Me pregunto a qué colegio fueron los asesinos de Samuel, dónde se criaron, quiénes fueron sus amigos, sus hermanos, sus madres y padres, qué series vieron, cuál fue la última canción que escucharon antes de matar. Porque, para desgracia de todos, las manos y puños que golpearon a Samuel hasta la muerte eran las de chicos corrientes. Siempre lo son: igual que las de los chicos de las violaciones, los del acoso, los de la violencia vicaria, los del maltrato psicológico, los de la violencia machista y los del asesinato homófobo… La pregunta obligatoria es en qué clase de sociedad enferma se crían semejantes bestias.

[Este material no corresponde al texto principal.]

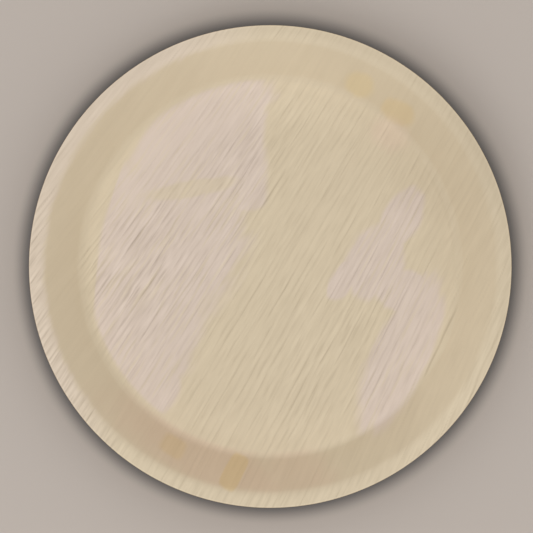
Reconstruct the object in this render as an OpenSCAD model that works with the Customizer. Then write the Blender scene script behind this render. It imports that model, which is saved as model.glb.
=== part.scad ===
// Round palm leaf plate: one sheath of areca leaf, pressed hot between two dies and cut round.
// +Z is up, the plate stands on its floor at z = 0, and the leaf's veins run along +Y.

/* [Plate] */
// Diameter over the cut edge
plate_d = 254; // [232:1:320]
// Height from the underside of the floor to the crest of the rim
plate_h = 25; // [18:0.5:32]
// Diameter of the flat floor, where the fold up into the wall begins
floor_d = 195; // [120:1:212]
// Thickness of the pressed leaf
leaf_t = 2; // [1.2:0.1:2.6]

/* [Folds and rim] */
// Radius of the fold from the floor to the wall, on the upper face
floor_fold_r = 7; // [4:0.5:9]
// Radius of the roll over the crest of the rim, on the upper face
crest_r = 6; // [4:0.5:8]
// Distance from the crest out to the cut edge, seen from above
lip_w = 4.5; // [3:0.5:9]
// Angle at which the lip falls away from the crest
lip_fall = 12; // [5:1:20]
// Radius on both corners of the cut edge
edge_r = 0.4; // [0.2:0.05:0.5]

/* [Veins] */
// Mean distance between two grooves, across the middle of the floor
vein_pitch = 4; // [3:0.25:8]
// Share of the pitch by which a groove may wander from its even place
vein_wander = 0.35; // [0:0.05:0.4]
// Width of the groove that the press leaves between two veins
groove_w = 0.6; // [0.4:0.05:1]
// Depth of that groove
groove_depth = 0.2; // [0.1:0.05:0.3]
// Length over which a groove runs out to nothing
groove_fade = 6; // [3:1:20]
// Distance from the grooves' ends to the fold
groove_stop = 1.5; // [0.5:0.5:10]
// Distance from the plate's centre to the point on +Y where the veins would meet
vein_meet = 975; // [500:25:2000]

/* [Hidden] */
$fn = 96;
overcut = 0.5;

rim_r = plate_d / 2;
floor_r = floor_d / 2;

// The section's two arcs touch one straight wall, whose slope and length follow from them
arc_gap = [rim_r - lip_w - floor_r, plate_h - crest_r - leaf_t - floor_fold_r];
arc_sum = floor_fold_r + crest_r;
wall_angle = atan2(arc_gap.y, arc_gap.x) + asin(arc_sum / norm(arc_gap));
wall_len = sqrt(norm(arc_gap) ^ 2 - arc_sum ^ 2);
// The lip's straight run, up to the rounded corners that make its cut edge
lip_len = (lip_w - edge_r - (crest_r - edge_r) * sin(lip_fall)) / cos(lip_fall);

// A strip of leaf is drawn along +X with its lower face on y = 0, and each stretch
// carries the rest of the strip at its own far end
module straight(length) {
    square([length, leaf_t]);
    translate([length, 0]) children();
}

module turned(angle, pivot) {
    translate([0, pivot]) rotate(angle) translate([0, -pivot]) children();
}

// A bend about the point at height pivot: upwards if it lies above the leaf, else downwards
module bend(angle, pivot) {
    reach = 4 * (abs(pivot) + leaf_t);
    intersection() {
        translate([0, pivot]) difference() {
            circle(max(abs(pivot), abs(pivot - leaf_t)));
            circle(min(abs(pivot), abs(pivot - leaf_t)));
        }
        translate([0, -reach]) square([reach, 2 * reach]);
        turned(angle, pivot) translate([-reach, -reach]) square([reach, 2 * reach]);
    }
    turned(angle, pivot) children();
}

// The end that the trimming die leaves, with both its corners broken
module cut_edge() {
    translate([0, edge_r]) square([edge_r, leaf_t - 2 * edge_r]);
    for (corner = [edge_r, leaf_t - edge_r])
        intersection() {
            translate([0, corner]) circle(edge_r);
            square([edge_r, leaf_t]);
        }
}

// Half of the plate's section: floor, fold, wall, crest, lip and cut edge
module leaf_section() {
    straight(floor_r)
        bend(wall_angle, leaf_t + floor_fold_r)
            straight(wall_len)
                bend(-wall_angle - lip_fall, leaf_t - crest_r)
                    straight(lip_len)
                        cut_edge();
}

// How far groove i lies from its even place: a sine whose steps never fall into a rhythm
function wander(i) = vein_wander * vein_pitch * sin(137.5 * i * i);

// Seen from above, the grooves between the veins: straight, unevenly spaced and slowly closing
module groove_lines() {
    count = floor(floor_r / vein_pitch);
    for (i = [-count : count]) {
        across = i * vein_pitch + wander(i);
        translate([0, vein_meet]) rotate(across / vein_meet * 180 / PI)
            translate([-groove_w / 2, -vein_meet - floor_d])
                square([groove_w, 2 * floor_d]);
    }
}

// What the press leaves lower between the veins, running out to nothing at the edge of the floor
module grooves() {
    end_r = floor_r - groove_stop;
    intersection() {
        rotate_extrude()
            polygon([
                [0, leaf_t - groove_depth],
                [end_r - groove_fade, leaf_t - groove_depth],
                [end_r + overcut / groove_depth * groove_fade, leaf_t + overcut],
                [0, leaf_t + overcut]
            ]);
        linear_extrude(leaf_t + 2 * overcut) groove_lines();
    }
}

module plate() {
    color("burlywood") difference() {
        rotate_extrude() leaf_section();
        grooves();
    }
}

plate();
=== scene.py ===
import math

import bpy
from mathutils import Matrix, Vector, noise
from mathutils.geometry import delaunay_2d_cdt


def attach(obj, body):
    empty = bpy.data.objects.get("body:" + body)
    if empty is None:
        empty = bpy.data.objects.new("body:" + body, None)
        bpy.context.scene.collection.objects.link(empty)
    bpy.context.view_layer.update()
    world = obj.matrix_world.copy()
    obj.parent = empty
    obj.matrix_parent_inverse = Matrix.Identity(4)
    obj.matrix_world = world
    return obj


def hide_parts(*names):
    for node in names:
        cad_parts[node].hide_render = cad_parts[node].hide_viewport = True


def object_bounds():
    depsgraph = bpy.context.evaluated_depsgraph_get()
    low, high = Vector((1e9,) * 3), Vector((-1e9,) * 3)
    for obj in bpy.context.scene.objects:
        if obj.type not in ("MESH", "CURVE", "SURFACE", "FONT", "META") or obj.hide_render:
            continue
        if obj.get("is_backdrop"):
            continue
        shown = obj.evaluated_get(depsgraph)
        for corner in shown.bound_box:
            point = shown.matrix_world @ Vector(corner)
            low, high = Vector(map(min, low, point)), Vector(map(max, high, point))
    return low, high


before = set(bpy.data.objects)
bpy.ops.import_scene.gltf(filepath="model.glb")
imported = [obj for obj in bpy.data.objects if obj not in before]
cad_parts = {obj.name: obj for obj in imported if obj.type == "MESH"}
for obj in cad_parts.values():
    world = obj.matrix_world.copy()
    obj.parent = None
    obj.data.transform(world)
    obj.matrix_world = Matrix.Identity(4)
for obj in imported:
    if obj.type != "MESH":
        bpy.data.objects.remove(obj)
cad_low, cad_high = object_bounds()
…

Ha de ser en una que esté convencida de que el cuerpo encierra peligro y merece castigo. Una donde la educación sexual no se contemple en los colegios porque el cuerpo deberá ser tabú antes que cuerpo. Una donde muchos padres prohíban que a sus hijos les hablen de masturbación, de género, de deseo, de aceptación de lo propio y de lo diferente. Una donde sea natural debatir casi a diario si el cuerpo de las personas depende de ellas mismas o de la familia y el Estado. Una donde muchas personas se inquieten ante la posible aprobación de una ley trans que permitiera a los menores determinar su género, una ley dispuesta a dejar de ejercer control sobre las identidades sexuales, en definitiva. Una sociedad donde la eutanasia pueda llegar a ser un debate, donde muchas voces sostengan que el ser humano no puede tener derecho a decidir sobre su vida ni sobre muerte. Una donde muchos consideren que si las menores pueden abortar sin consentimiento paterno entonces follarán “sin ningún control” (y aquí el control no es sinónimo de preservativo). Una sociedad donde cuando una mujer de cuarenta años madre de varios hijos va a abortar en el plazo que marca la ley, la manden a ver a un psicólogo para asegurarse de que es dueña de su voluntad. Porque las mujeres adultas también merecen cierto control. Una sociedad donde resulte complicado explicar que el acto sexual precisa consentimiento previo porque de otro modo es violación. Una que diga que es muy difícil controlar el deseo porque así es como entiende el uso de los cuerpos, pegado siempre a un deber ser imaginario y patriarcal y nunca al goce y a la libertad.
En una sociedad así es posible que algunas noches, algunos jóvenes fuertes y normativos se sientan con la energía y la responsabilidad suficientes como para ayudar a su polis a administrar dicho control. Los controladores corporales no tienen por qué ser asesinos, claro está, solo personas convencidas de que es necesario educar al cuerpo, domesticarlo, meterlo en vereda, golpearlo incluso, solo si es preciso. Una hostia a tiempo ya se sabe que nunca está demás. Ni en las mejores familias, o precisamente en ellas. Luego están los casos extremos, los menos frecuentes, los de los golpes hasta la muerte. Ese peligro que acecha a quienes no quieren entrar en razón, como Samuel Luiz, el último joven asesinado debido a su orientación sexual. Y a que tuvo la mala suerte de nacer en una sociedad como la nuestra, donde todavía hoy los asesinos cuentan con el abrigo de una estructura sofisticada, antigua y compleja que los ampara.